The Sunday Express brings you the inside story of how, in a little over three months, Satyam, the fourth largest technology company in the country, rose from ignominy and certain collapse to find its feet and a new owner, Tech Mahindra By P. Vaidyanathan iyer & George Mathew
11 a.m., Sunday, January 11: Kiran Karnik, former Nasscom president, was looking forward to a quiet weekend at home in Delhi after days of travel. Then he got an SOS call from Anurag Goel, Secretary, Ministry of Corporate Affairs, requesting him to be part of a proposed government-appointed board that would, in the coming days, supersede B. Ramalinga Raju and other existing high-profile members in Satyam. Just two days before, Raju had shocked India Inc by admitting to a massive Rs 7,000 crore fraud, prompting many to liken Satyam to Enron.

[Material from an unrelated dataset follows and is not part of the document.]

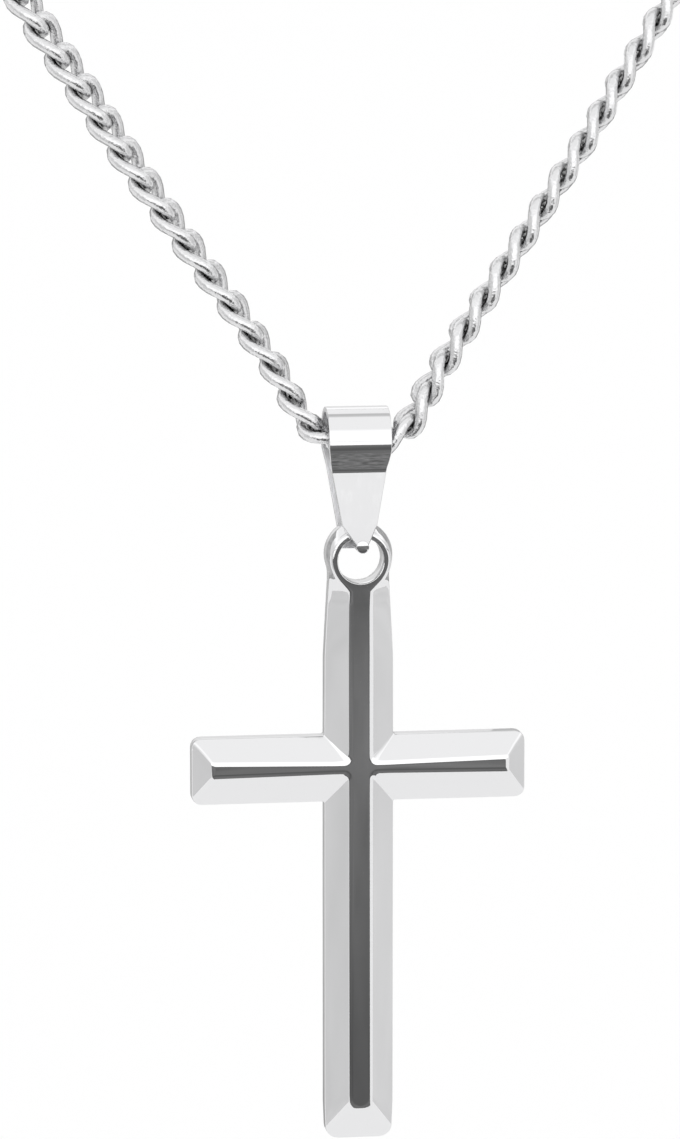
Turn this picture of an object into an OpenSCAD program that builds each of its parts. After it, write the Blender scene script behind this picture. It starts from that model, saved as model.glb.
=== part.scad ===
// Cross pendant on a folded bail and a curb chain, as it hangs round a neck.
// Millimetres, +Z up, the front faces -Y, and the origin is the middle of the neck.

/* [Cross] */
// Span of the arms, tip to tip
cross_span = 30; // [26:0.5:38]
// Distance from the ring's hole down to the foot
cross_drop = 52.6; // [46:0.1:62]
// Distance from the ring's hole down to the middle of the arms
arm_level = 18.9; // [16:0.1:24]
// Width of the upright
upright_w = 6.2; // [5.6:0.1:7.4]
// Width of the upright where it meets the ring
waist_w = 5; // [4.6:0.1:5.4]
// Length over which the upright narrows below the ring
waist_l = 6.8; // [5:0.1:9]
// Height of the arms
arm_w = 6; // [5:0.1:7.4]
// Thickness of the plain edge behind the bevels
edge_t = 1.3; // [0.8:0.1:1.8]
// Height of the bevelled front above the plain edge
bevel_rise = 1.4; // [1:0.1:1.8]
// Width of the flat crest along the upright
upright_crest = 1.7; // [0.8:0.1:2.2]
// Width of the flat crest along the arms
arm_crest = 0.8; // [0.4:0.1:1.6]
// Radius that softens both crests
crest_round = 0.5; // [0.2:0.1:0.8]
// Length of the sloping end of each arm
arm_end_slope = 1.7; // [1.2:0.1:3]
// Length of the sloping foot
foot_slope = 2.7; // [1.4:0.1:4]
// Radius of the outline's corners
corner_r = 0.9; // [0.4:0.1:1.4]

/* [Ring of the cross] */
// Diameter of the ring's hole
ring_hole = 4.1; // [3.8:0.1:5]
// Width of the ring's band beside the hole
ring_band = 0.9; // [0.7:0.1:1.2]
// How far the band is wider above the hole than beside it
ring_top_extra = 0.4; // [0:0.1:0.6]
// Width of the flat rim round the hole
ring_rim = 0.4; // [0.3:0.05:0.6]
// Angle of the bevel outside that rim
ring_slope = 60; // [45:1:70]

/* [Bail] */
// Width of the bail at its curl
bail_w = 5.6; // [5:0.1:7]
// How far the bail hangs to the left of the chain's middle
bail_aside = 0.3; // [0:0.05:0.5]
// How far below the curl's middle the leaves start to narrow
taper_start = 0.8; // [0:0.1:2]
// Width of the back leaf at its lower end
leaf_end_w = 2.2; // [2:0.1:3.4]
// Thickness of the folded strip
strip_t = 0.5; // [0.4:0.05:0.6]
// Inner diameter of the curl
curl_bore = 4.8; // [4.6:0.1:5.4]
// Distance from the curl's middle down to the middle of the prong
bail_drop = 9.35; // [9:0.05:12]
// How far the leaves are drawn in just below the curl
neck_in = 0.2; // [0.1:0.05:0.4]
// Radius of the reverse bend at the neck, at mid thickness
neck_bend = 3; // [1:0.1:6]
// Clearance between each leaf and the ring
leaf_clearance = 0.2; // [0.15:0.05:0.4]
// Diameter of the prong
prong_d = 1.1; // [0.8:0.05:1.3]
// How far the prong lies beside the bail's middle
prong_aside = 0.25; // [0:0.05:0.5]
// Height over which the front leaf narrows to the prong
tip_l = 1.7; // [1:0.1:2.4]
// Width of the front leaf's tip, where it runs into the prong
tip_w = 0.9; // [0.6:0.05:0.9]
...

There was a palpable sense of urgency in Goel’s conversation with Karnik on salvaging the situation. No sooner did Karnik in principle accept the ‘responsibility’ than Goel asked him if he could fly to Hyderabad the same day. This was really pushing the envelope. Though taken aback, Karnik volunteered to check flight availability and revert to him. For a change, the government was in overdrive. The Ministry quickly booked the flight and also arranged for Karnik’s accommodation in Hyderabad. Karnik was impressed. The government worked on Sundays.
Monday, April 20: Anand Mahindra, Chairman, Tech Mahindra, the new owner of Satyam, will address the first board meeting of the company post the Rs 2,890-crore takeover, giving hope and future to Satyam’s 45,000-50,000 employees. A moment of truth for Satyam and a victory for the government and the regulators.